Computational Design of Weldable High-Cr Ferritic Steel
Small Business Information
1820 Ridge Avenue, Evanston, IL, -
Raymond Genellie Jr.
AbstractThe U.S. Department of Energy (DOE) is actively funding research to significantly enhance the thermal efficiency of coal-fired steam boilers for power generation through the use of advanced ultra-supercritical (A-USC) steam temperatures and pressures. Since coal fired power plants are the dominant source of domestic power generation, the accelerated design, development and commercialization of efficient, reliable, next-generation coal-fired power plants can significantly increase domestic energy security and enhance the U.S. technical leadership strength. The purpose of this SBIR program is to create a new alloy for A-USC coal-fired boilers using QuesTeks computational alloy design methodology and specific experience developing and commercializing a creep-resistant ferritic superalloy with low processing cost related to welding.
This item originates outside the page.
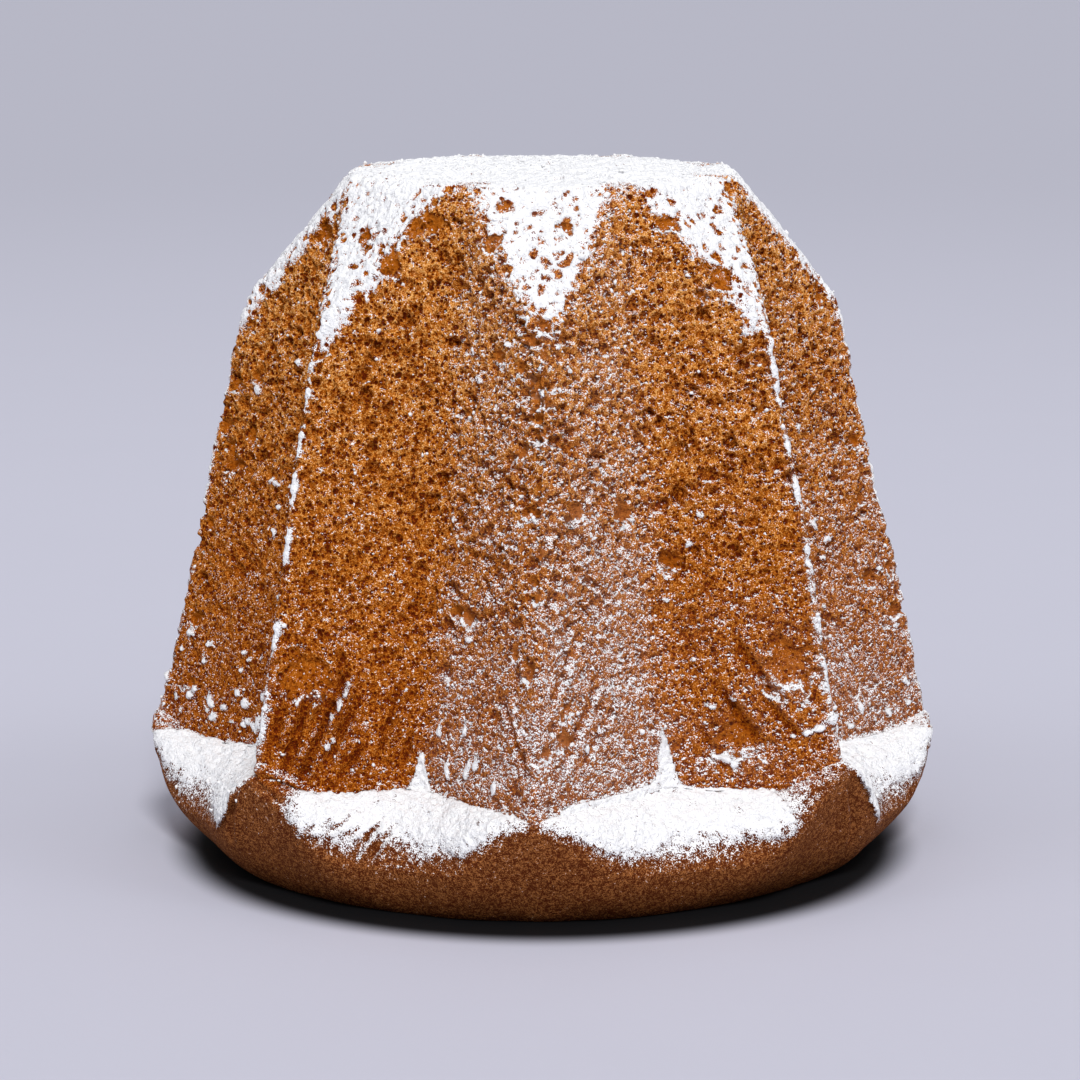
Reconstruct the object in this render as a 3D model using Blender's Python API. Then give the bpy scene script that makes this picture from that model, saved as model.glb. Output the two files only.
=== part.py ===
"""A pandoro standing on its wide end.

The cake is one solid: a tapering star of eight ridges, a small flat top whose rim is cut back to
each ridge by a sloping facet, and the soft swollen rim at the foot, where the dough rose over the
mould. Icing sugar lies in drifts on that rim, between the ridges, and is fused to the cake.

Lengths are in metres and angles in radians. +Z is up, the origin is on the surface that the cake
stands on, under its middle, and the first ridge faces -Y.
"""

from math import atan, cos, pi, radians, sin

import bmesh
import bpy

# Driving sizes
RIDGES = 8
TOTAL_HEIGHT = 0.198
DOME_RISE = 0.0008
TOP_EDGE_FILLET = 0.004
TOP_VALLEY_RADIUS = 0.059
SHOULDER_HEIGHT = 0.159
SHOULDER_RIDGE_RADIUS = 0.087
FOOT_RIDGE_RADIUS = 0.1155
FOOT_VALLEY_RADIUS = 0.087
CREASE_HEIGHT = 0.031
RIM_RIDGE_RADIUS = 0.1155
RIM_VALLEY_RADIUS = 0.1075
RIM_RIDGE_DROP = 0.003          # on a ridge, the rim is widest this far below the flutes
RIM_VALLEY_HEIGHT = 0.0145      # in a valley, it is widest at this height
RIM_LEAST_SWELL = 0.0005
DRIFT_HEIGHT = 0.0015

# Softness of the form
FLARE = 1.03                    # over 1, the ridges spread faster towards the foot
RIDGE_BLEND = 0.0016            # how far two flanks melt into each other on a ridge
VALLEY_BLEND = 0.005
SHOULDER_BLEND = 0.004          # how far the facets melt into the ridges
RIM_SPREADS = (1.6, 0.8)        # in a valley and on a ridge: the less, the sooner the rim swells out
RIM_SHOULDERS = (1.3, 0.7)      # in a valley and on a ridge: the less, the longer it stays high
RIM_TUCK = 1.55                 # over 1, the rim's lower side is drawn in straighter
FOOT_PEAK = 10                  # how narrow the raised foot of a ridge is
RIM_PEAK = 3                    # how narrow the high part of the rim is on a ridge
DRIFT_PEAK = 8                  # how narrow the drift in a valley is

# The ridges, from the front one and on to its right: how far each leans round the axis at the
# foot and at the shoulder, how high its foot stands, and how far out the cake rests under it.
FOOT_TURNS = [radians(angle) for angle in (-1.2, 2.3, 0.5, 0.0, 1.0, -1.0, -0.5, 1.3)]
SHOULDER_TURNS = [radians(angle) for angle in (0.5, 1.4, 0.5, -1.0, 0.5, 1.0, 0.0, -1.4)]
FOOT_HEIGHTS = (0.0315, 0.0390, 0.0360, 0.0340, 0.0360, 0.0330, 0.0365, 0.0365)
REST_RADII = (0.0995, 0.0955, 0.0945, 0.0965, 0.0975, 0.0960, 0.0935, 0.0985)

# Slow swells of the baked surface: depth, waves round the cake, waves per metre of height, phase
SWELLS = (
    (0.00035, 3, 40.0, 1.0),
    (0.00035, 7, -65.0, 2.2),
    (0.00025, 13, 90.0, 0.4),
)

# Mesh density
STEPS_PER_SIDE = 10             # from a ridge to the valley beside it
TOP_RINGS = 4
FILLET_RINGS = 3
FACET_RINGS = 6
SIDE_RINGS = 10
RIM_UPPER_RINGS = 5
RIM_LOWER_RINGS = 6
LEAST_FACET = 0.0012            # the facets end in the valleys, in rings this deep in all

HALF_SECTOR = pi / RIDGES
TOP_EDGE_HEIGHT = TOTAL_HEIGHT - DOME_RISE
FACET_TOP_RADIUS = TOP_VALLEY_RADIUS * cos(HALF_SECTOR)
FACET_RUN = (SHOULDER_RIDGE_RADIUS - FACET_TOP_RADIUS) / (TOP_EDGE_HEIGHT - SHOULDER_HEIGHT)
SIDE_HEIGHT = SHOULDER_HEIGHT - CREASE_HEIGHT

CRUST_COLOUR = (0.36, 0.145, 0.035, 1.0)
CRUST_ROUGHNESS = 0.85
SMOOTHING_ANGLE = radians(35)


def mix(a, b, share):
    return a * (1 - share) + b * share


def clamp(value):
    return min(1.0, max(0.0, value))


def smooth_minimum(a, b, reach):
    share = clamp(0.5 + 0.5 * (b - a) / reach)
    return mix(b, a, share) - reach * share * (1 - share)


def along_ridges(flute, values):
    """A value given for each ridge, eased between one ridge and the next."""
    place = flute / (2 * HALF_SECTOR) % RIDGES
    first = int(place)
    share = place - first
    share = share * share * (3 - 2 * share)
    return mix(values[first % RIDGES], values[(first + 1) % RIDGES], share)


def from_ridge(flute):
    """The angle to the nearest ridge, from 0 to HALF_SECTOR."""
    return abs((flute + HALF_SECTOR) % (2 * HALF_SECTOR) - HALF_SECTOR)


def ridge_share(flute):
    """1 on a ridge and 0 in a valley."""
    return 0.5 + 0.5 * cos(pi * from_ridge(flute) / HALF_SECTOR)


def flank_radius(angle, ridge_radius, valley_radius):
    """The straight line from a ridge to a valley, and beyond both, angle away from the ridge."""
    reach = ridge_radius * sin(angle) + valley_radius * sin(HALF_SECTOR - angle)
    return ridge_radius * valley_radius * sin(HALF_SECTOR) / reach


def star_radius(angle, height):
    """The star's outline: two flanks meet rounded on the ridge, and two in the valley."""
    down = (SHOULDER_HEIGHT - height) / SIDE_HEIGHT
    spread = abs(down) ** FLARE * (1 if down > 0 else -1)
    ridge_radius = mix(SHOULDER_RIDGE_RADIUS, FOOT_RIDGE_RADIUS, spread)
    fall = (TOP_EDGE_HEIGHT - height) / (TOP_EDGE_HEIGHT - CREASE_HEIGHT)
    valley_radius = mix(TOP_VALLEY_RADIUS, FOOT_VALLEY_RADIUS, fall)
    own = flank_radius(angle, ridge_radius, valley_radius)
    over_ridge = flank_radius(-angle, ridge_radius, valley_radius)
    over_valley = flank_radius(2 * HALF_SECTOR - angle, ridge_radius, valley_radius)
    rounded = smooth_minimum(own, over_ridge, RIDGE_BLEND)
    return -smooth_minimum(-rounded, -over_valley, VALLEY_BLEND)


def facet_radius(angle, height):
    """The sloping facet that cuts a ridge back to the rim of the small top."""
    return (FACET_TOP_RADIUS + FACET_RUN * (TOP_EDGE_HEIGHT - height)) / cos(angle)


def facet_foot(angle):
    """The height at which the facet ends and the flutes begin."""
    low = mix(CREASE_HEIGHT, SHOULDER_HEIGHT, 0.5)
    high = TOP_EDGE_HEIGHT
    while high - low > LEAST_FACET / 10:
        middle = (low + high) / 2
        if star_radius(angle, middle) > facet_radius(angle, middle):
            high = middle
        else:
            low = middle
    return low


def swell(flute, height):
    waves = (depth * sin(around * flute + along * height + phase)
             for depth, around, along, phase in SWELLS)
    return sum(waves)


def side_radius(flute, height):
    """The fluted side, facets included."""
    angle = from_ridge(flute)
    star = star_radius(angle, height)
    return smooth_minimum(star, facet_radius(angle, height), SHOULDER_BLEND) + swell(flute, height)


def foot_height(flute):
    """Where the side ends: high at a ridge, low in between, raised in the valley by a drift."""
    share = ridge_share(flute)
    foot = mix(CREASE_HEIGHT, along_ridges(flute, FOOT_HEIGHTS), share ** FOOT_PEAK)
    return foot + DRIFT_HEIGHT * (1 - share) ** DRIFT_PEAK


def widest_height(flute):
    """Where the rim stands out furthest."""
    below_ridge = along_ridges(flute, FOOT_HEIGHTS) - RIM_RIDGE_DROP
    return mix(RIM_VALLEY_HEIGHT, below_ridge, ridge_share(flute) ** RIM_PEAK)


def azimuth(flute, height):
    """Where a flute's angle lies round the axis, as the ridges lean a little to one side."""
    down = clamp((SHOULDER_HEIGHT - height) / SIDE_HEIGHT)
    return flute + mix(along_ridges(flute, SHOULDER_TURNS), along_ridges(flute, FOOT_TURNS), down)


def top_profile(flute):
    """From near the middle of the top, out over its rounded edge to the facet."""
    tilt = atan(1 / FACET_RUN)
    edge = side_radius(flute, TOP_EDGE_HEIGHT - TOP_EDGE_FILLET * (1 - cos(tilt)))
    inner = edge - TOP_EDGE_FILLET * sin(tilt)
    points = []
    for ring in range(1, TOP_RINGS + 1):
        share = ring / TOP_RINGS
        points.append((inner * share, TOP_EDGE_HEIGHT + DOME_RISE * (1 - share * share)))
    for ring in range(1, FILLET_RINGS + 1):
        turn = tilt * ring / FILLET_RINGS
        height = TOP_EDGE_HEIGHT - TOP_EDGE_FILLET * (1 - cos(turn))
        points.append((inner + TOP_EDGE_FILLET * sin(turn), height))
    return points


def side_profile(flute, start):
    """Down the facet to its foot, and down the flutes to the rim."""
    facet_end = min(facet_foot(from_ridge(flute)), start - LEAST_FACET)
    points = []
    for ring in range(1, FACET_RINGS + 1):
        height = mix(start, facet_end, ring / FACET_RINGS)
        points.append((side_radius(flute, height), height))
    for ring in range(1, SIDE_RINGS + 1):
        height = mix(facet_end, foot_height(flute), ring / SIDE_RINGS)
        points.append((side_radius(flute, height), height))
    return points


def rim_profile(flute):
    """Out over the swollen rim at the foot, and in under it to where the cake rests."""
    share = ridge_share(flute)
    start_height = foot_height(flute)
    start = side_radius(flute, start_height)
    widest = max(mix(RIM_VALLEY_RADIUS, RIM_RIDGE_RADIUS, share), start + RIM_LEAST_SWELL)
    turn_height = widest_height(flute)
    spread = mix(*RIM_SPREADS, share)
    shoulder = mix(*RIM_SHOULDERS, share)
    rest = along_ridges(flute, REST_RADII)
    points = []
    for ring in range(1, RIM_UPPER_RINGS + 1):
        turn = pi / 2 * ring / RIM_UPPER_RINGS
        height = mix(turn_height, start_height, cos(turn) ** shoulder)
        points.append((mix(start, widest, sin(turn) ** spread), height))
    for ring in range(1, RIM_LOWER_RINGS + 1):
        turn = pi / 2 * ring / RIM_LOWER_RINGS
        height = turn_height * (1 - sin(turn) ** RIM_TUCK)
        points.append((mix(rest, widest, cos(turn) ** RIM_TUCK), height))
    return points


def flute_profile(flute):
    top = top_profile(flute)
    return top + side_profile(flute, top[-1][1]) + rim_profile(flute)


def flute_angles():
    """Angles round the cake, closer together on the ridges and in the valleys."""
    angles = []
    for ridge in range(RIDGES):
        for step in range(-STEPS_PER_SIDE, STEPS_PER_SIDE):
            eased = 0.5 - 0.5 * cos(pi * step / STEPS_PER_SIDE)
            angles.append(HALF_SECTOR * (2 * ridge + eased * (1 if step > 0 else -1)))
    return angles


def add_rings(mesh, flutes):
    """One ring of vertices for each step of the profile, from the top to the underside."""
    profiles = [flute_profile(flute) for flute in flutes]
    rings = []
    for points in zip(*profiles):
        ring = []
        for flute, (radius, height) in zip(flutes, points):
            angle = azimuth(flute, height)
            ring.append(mesh.verts.new((radius * sin(angle), -radius * cos(angle), height)))
        rings.append(ring)
    return rings


def add_faces(mesh, rings):
    """The top as a fan, the sides as bands of quads, and the underside as one flat face."""
    count = len(rings[0])
    centre = mesh.verts.new((0.0, 0.0, TOTAL_HEIGHT))
    for i in range(count):
        mesh.faces.new((centre, rings[0][i], rings[0][(i + 1) % count]))
    for upper, lower in zip(rings, rings[1:]):
        for i in range(count):
            following = (i + 1) % count
            mesh.faces.new((upper[i], lower[i], lower[following], upper[following]))
    mesh.faces.new(reversed(rings[-1]))


def make_crust_material():
    material = bpy.data.materials.new("crust")
    material.use_nodes = True
    shader = material.node_tree.nodes["Principled BSDF"]
    shader.inputs["Base Color"].default_value = CRUST_COLOUR
    shader.inputs["Roughness"].default_value = CRUST_ROUGHNESS
    return material


def make_pandoro():
    mesh = bmesh.new()
    add_faces(mesh, add_rings(mesh, flute_angles()))
    bmesh.ops.recalc_face_normals(mesh, faces=mesh.faces)
    data = bpy.data.meshes.new("pandoro")
    mesh.to_mesh(data)
    mesh.free()
    data.materials.append(make_crust_material())
    data.shade_smooth()
    data.set_sharp_from_angle(angle=SMOOTHING_ANGLE)
    bpy.context.scene.collection.objects.link(bpy.data.objects.new("pandoro", data))


def main():
    for old in list(bpy.data.objects):
        bpy.data.objects.remove(old)
    make_pandoro()


main()
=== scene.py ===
"""The dressed pandoro: porous baked crust with icing sugar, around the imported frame.

Lengths are in metres and angles in radians, in the frame of the CAD part: +Z is up, the origin is
under the middle of the cake, and the first ridge faces -Y.
"""

from math import cos, pi, radians, sin

import bmesh
import bpy
import numpy as np
from mathutils import Euler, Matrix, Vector


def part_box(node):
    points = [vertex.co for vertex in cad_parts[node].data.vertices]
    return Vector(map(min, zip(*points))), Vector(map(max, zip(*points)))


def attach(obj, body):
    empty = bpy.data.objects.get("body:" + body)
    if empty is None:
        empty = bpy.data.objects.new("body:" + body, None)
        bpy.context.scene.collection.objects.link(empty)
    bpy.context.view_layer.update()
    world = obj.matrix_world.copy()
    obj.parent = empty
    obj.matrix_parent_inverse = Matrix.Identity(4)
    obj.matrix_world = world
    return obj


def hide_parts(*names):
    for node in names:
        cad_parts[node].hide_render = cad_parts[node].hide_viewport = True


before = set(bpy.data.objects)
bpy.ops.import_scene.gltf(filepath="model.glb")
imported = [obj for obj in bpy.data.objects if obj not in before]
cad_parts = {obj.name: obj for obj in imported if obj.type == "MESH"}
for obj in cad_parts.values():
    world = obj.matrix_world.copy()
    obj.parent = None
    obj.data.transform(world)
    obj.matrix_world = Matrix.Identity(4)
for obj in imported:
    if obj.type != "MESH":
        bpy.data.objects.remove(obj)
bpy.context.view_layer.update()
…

During the Phase I program, QuesTek Innovations collaborated with engineers from a boiler OEM as well as technical experts from the DOE to identify the elimination of post-weld heat treatment and increase in creep-resistance as two critical material objectives for the new alloys. QuesTek then designed a series of prototype alloys using computational models to target critical design parameters, fabricated prototype samples for high temperature tensile test as well as welding demonstration. In Phase I, QuesTeks new alloys show superb high temperature tensile strength and robust weld-zone microstructure unseen in incumbent alloys such as P92. Based on the results from the Phase I prototype alloys, and on input from project stakeholders, the objective of Phase II is to execute a detailed alloy design and demonstrate the performance and processing characteristics satisfying the alloy design criteria. Working with one of its suppliers, QuesTek will prototype ingots to specification at intermediate size scale (30 lb. and 1,500 lb. size). Alloy creep strength, weldability, steamside and fireside oxidation resistance will be demonstrated in the intermediate scale materials. Facilities at our OEM collaborators will be employed to simulate the actual power plant service environment. In Phase III our investigations will be expanded (in conjunction with our OEM partners) to include component level testing and qualification. Application of the alloy to additional components with similar requirements will be identified and pursued.
* information listed above is at the time of submission.